COCO VANDEWEGHE: Well, I think previously leading up to the US Open, I was playing a lot. I was scrounging for points at every single tournament, playing quallies. Coming to the U.S., you're kind of done physically but most of all mentally. It takes a lot out of you to go in, reset every tournament. I think that's something that shouldn't be taken lightly. More so than the physical aspect of our sport, is the mental aspect of it.

At the end of every tournament, there's only one winner. Most people have to deal with a loss at some point and reset themselves.

Sometimes you can; sometimes you can't. Like, for instance, Stanford had a great tournament. Went to Toronto. Was completely mentally done. Unfortunately that's the way it is. We play week to week.

But other than that, I mean, it's more just saying yes to hanging out with friends and saying yes to doing things around the grounds, along those lines. Not so much anything else.

But this year it's been -- a lot of my time has been spent on the court. I play all three events this tournament. There wasn't much time for me to kind of do any of that. This is probably the earliest day I have finished so far.

Q. You are a Grand Slam second-week regular now.
COCO VANDEWEGHE: That sounds good.

Q. Is this how you have always seen yourself?
COCO VANDEWEGHE: I guess so. When you start playing tennis as a kid, you dream of trophies at the end of the week, so I guess I could say yes.

Q. You mentioned John Wooden's "Pyramid of Success." Have you looked into that? Are you familiar? If so, could you just talk about that?
COCO VANDEWEGHE: Yeah, I'm familiar. I have it in my bathroom since I can remember. So, yes, I am very familiar with it. I spent a lot of time under that kind of protocol of where you start.
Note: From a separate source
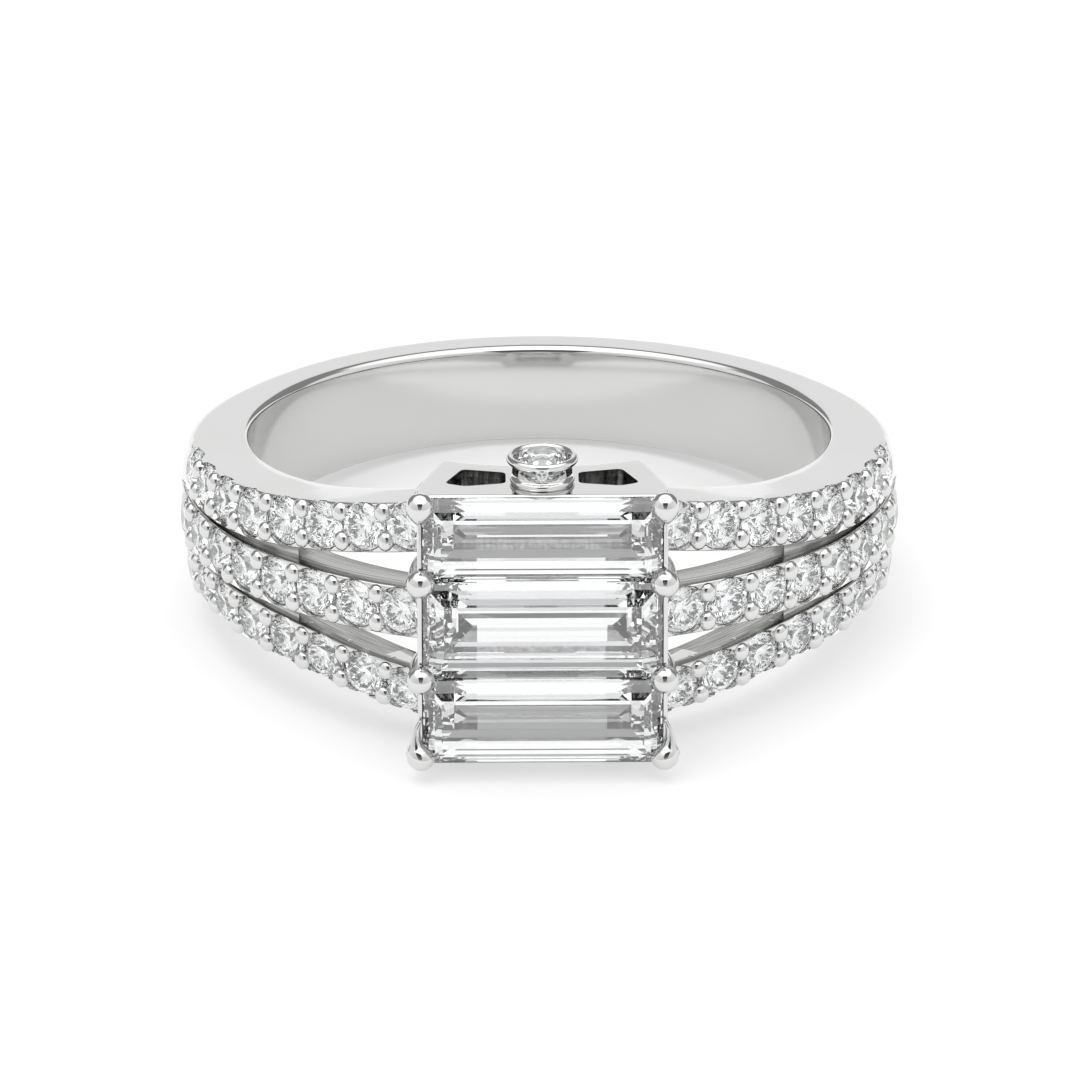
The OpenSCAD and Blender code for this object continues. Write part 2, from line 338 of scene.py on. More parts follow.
def bandOutline(azimuth):
    s, a = shank, fromHead(azimuth)
    h, p, row, half = topZ(a), paved(a), rowZ(a), rowHalf(a)
    squash = mix(h / (s["rowPitch"] + s["rowEdge"]), 1, p)
    edge = mix(s["backR"], s["sideR"], ease(a, s["thinEnd"], s["thickStart"]))
    outerRound = mix(s["plainRound"], s["outerRound"], p)
    innerRound = mix(s["innerRound"], s["backInnerRound"], ease(a, s["roundFrom"], s["roundTo"]))
    dome = mix(s["sideDome"], s["backDome"], ease(a, s["domeFrom"], s["domeTo"]))
    corner = mix(edge, s["outerR"] + rise(a), p)

    def outside(z, r):  # a point of the outer face, between its plain and its paved place
        z = z * squash
        return (mix(edge + dome * (1 - (z / h) ** 2), r + rise(a), p), z)

    near, far, proud = row - half, half, middleRise(a)
    upper = [(boreR, h * 0.4)]
    upper += arcPoints((boreR + innerRound, h - innerRound), innerRound, 180, 90, 5)
    upper += [(mix(boreR + innerRound, corner - outerRound, i / 5), h) for i in range(1, 5)]
    upper += arcPoints((corner - outerRound, h - outerRound), outerRound, 90, 0, 4)
    upper += [outside(row, s["rowR"])]
    upper += [outside(z, r) for r, z in arcPoints(
        (s["innerRowR"] - s["rowRound"], near + s["rowRound"]), s["rowRound"], 0, -90, 3)]
    upper += [outside(near, s["grooveR"]), outside(far, s["grooveR"])]
    upper += [outside(z, r) for r, z in arcPoints(
        (s["middleEdgeR"] + proud - s["rowRound"], far - s["rowRound"]), s["rowRound"], 90, 0, 3)]
    upper += [outside(far / 2, mix(s["middleEdgeR"], s["middleR"], 0.75) + proud)]
    lower = [(r, -z) for r, z in reversed(upper)]
    return [(boreR, 0)] + upper + [outside(0, s["middleR"] + proud)] + lower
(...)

I mean, a great example of that is my grandfather was always very particular using that "Pyramid of Success" to start from just putting your socks on correctly without any bumps, because that gives you blisters. As a kid you don't care. You just want to go and play and get started. Even though your friends are already out there shooting or kicking the soccer ball or whatever, it was more about getting the little things right.